Ingimundarson, V. (2010). The geopolitics of Arctic natural resources. The European Parliament: Directorate-general for external policies.

Byers, M. (2013). International Law and the Arctic. Cambridge: Cambridge University Press. pp. 28-55


Session 2. Moscow’s point of view on the development of the Arctic

The question of governance of resource extraction in the Arctic is, above all, a question of the actions and interests of sovereign states. This session offers a roadmap for understanding those of the Russian Federation, which encompasses the biggest and most populated territory in the Far North. Other things that make the Russian case special are e.g. that of the region’s total wealth the Russian Arctic constitutes two-thirds; of the approximately 61 large oil and natural gas fields discovered within the Arctic Circle by 2013, 43 were in Russia; and that as much as 20 percent of Russia's GDP and its total exports are generated north of the Arctic Circle.
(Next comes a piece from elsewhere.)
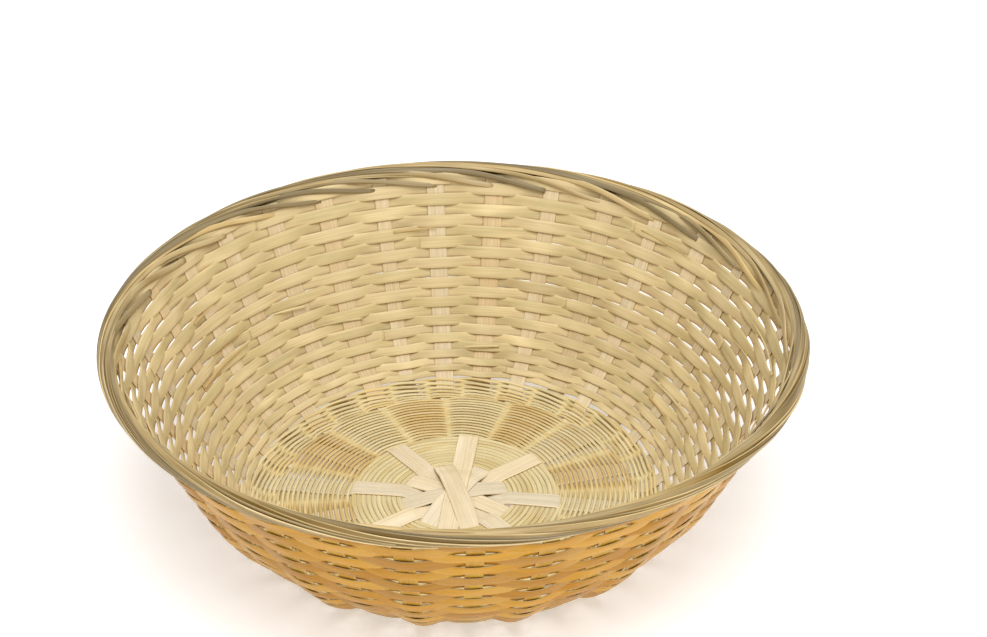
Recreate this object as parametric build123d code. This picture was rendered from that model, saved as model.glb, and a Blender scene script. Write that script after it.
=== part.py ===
from build123d import *
import os
from math import ceil, cos, degrees, pi, radians, sin

# A round woven bamboo bowl basket, piece by piece, in the order in which it is woven.
# Sizes are in millimetres. The basket stands on z = 0 and its middle is the Z axis.
#
# All the pieces follow one mid-surface, a radial profile turned round Z. A place on it is given by
# run, the length along the profile from the centre, and by turn, the angle round Z in radians.
# Lift is the distance out of it: downwards under the base and outwards on the wall.

# Driving dimensions
RIM_DIAMETER = 304.8
HEIGHT = 94.0
STAKES = 32
STRIP_THICKNESS = 0.6
STRIP_WIDTH = 9.0
CLEARANCE = 0.05

# Profile of the mid-surface: the flat base, then spans of a length and a turn in degrees
BASE_LEVEL = 1.8
DIVE = (14.0, -5.8)
HEEL = (7.0, 43.8)
LOWER_WALL = (4.0, 0.0)
BELLY = (48.0, 25.0)

# Border
BORDER_RADIUS = 4.0
BORDER_STRAND_THICKNESS = 1.1
CORE_RADIUS = 2.6
BORDER_WRAP = radians(90)
BORDER_POINTS = 24
WALL_INSIDE_RING = 1.6
SEAM = radians(217)
SEAM_HALF_WIDTH = radians(13)
STRAND_HALF_WIDTH = radians(20)
STAKE_TOP_GAP = 1.9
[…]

Mandatory reading for the session:

 Rowe, E. W., & Moe, A. (2009). Northern Offshore Oil and Gas Resources: Policy Challenges and Approaches. In Russia and the North. Ottawa: University of Ottawa Press. Pp. 107-127.

Suggested reading:

 Wilson Rowe, Elana: Introduction, Policy Aims and Political Realities in the Russian North. In Russia and the North. Ottawa: University of Ottawa Press, pp. 1-15

EY, Arctic Oil and Gas, available at$File/Arctic_oil_and_gas.pdf

Laruelle, Marlene (2013) Russia's Arctic Strategies and the Future of the Far North, Armonk, NY: M.E.Sharpe.


Session 3. Politicizing the Arctic future: The prosperous New North or the region reflecting the approaching gloom and doom of global society?

 The third and concluding session introduces the students to the politics of the Arctic through a temporal distinction of politics into four categories; Policy, Polity, Politicking, and Politicization. The distinction between the four gives students the keys for understanding how the conceptualizations of the Arctic as a microcosm, a laboratory or a canary in a coalmine in International Relations’ analysis of the region are already, in themselves, acts of power play. In order to break down what kind of power these words have two completely different scenarios of what the future of the Arctic will look like that use the same scientific numbers are introduced. The first one is a resource focused positive projection of the New North. According to this scenario the Arctic region will prosper in the future because of the oil and gas exploration as well as global shipping that are enabled in the future because of global warming. The threats that follow from this development are those related to state sovereignty and traditional geopolitics. The second scenario highlights the problems related to global climate change and the difficulties in responding to it efficiently. The warming of the region because of rising global non-renewable energy consumption that originates largely from outside of the region is seen rather as an escalating problem than a great possibility.

 Mandatory reading for the session:

 Palonen, Kari. 2003. “Four Times of Politics: Policy, Polity, Politicking, and Politicization.” Alternatives. 28(2): 171-188.

Suggested readings:

Järvenpää, P., & Ries, T. (2011). The Rise of the Arctic on the Global Stage. In J. Kraska (Ed.), Arctic security in an age of climate change (pp. 129–144). Cambridge; New York: Cambridge University Press.

 Duyck, S. (2012). Which Canary in the Coalmine? The Arctic in the International Climate Change Regime, The Yearbook of Polar Law, vol. 4, 585-617

Huebert, R. (2009). Science, Cooperation, and Conflict in the Arctic Region. In J. M. Shadian & M. Tennberg (Eds.), Legacies and Change in Polar Sciences: Historical, Legal and Political Reflections on the International Polar Year (pp. 63–71). Ashgate Publishing, Ltd.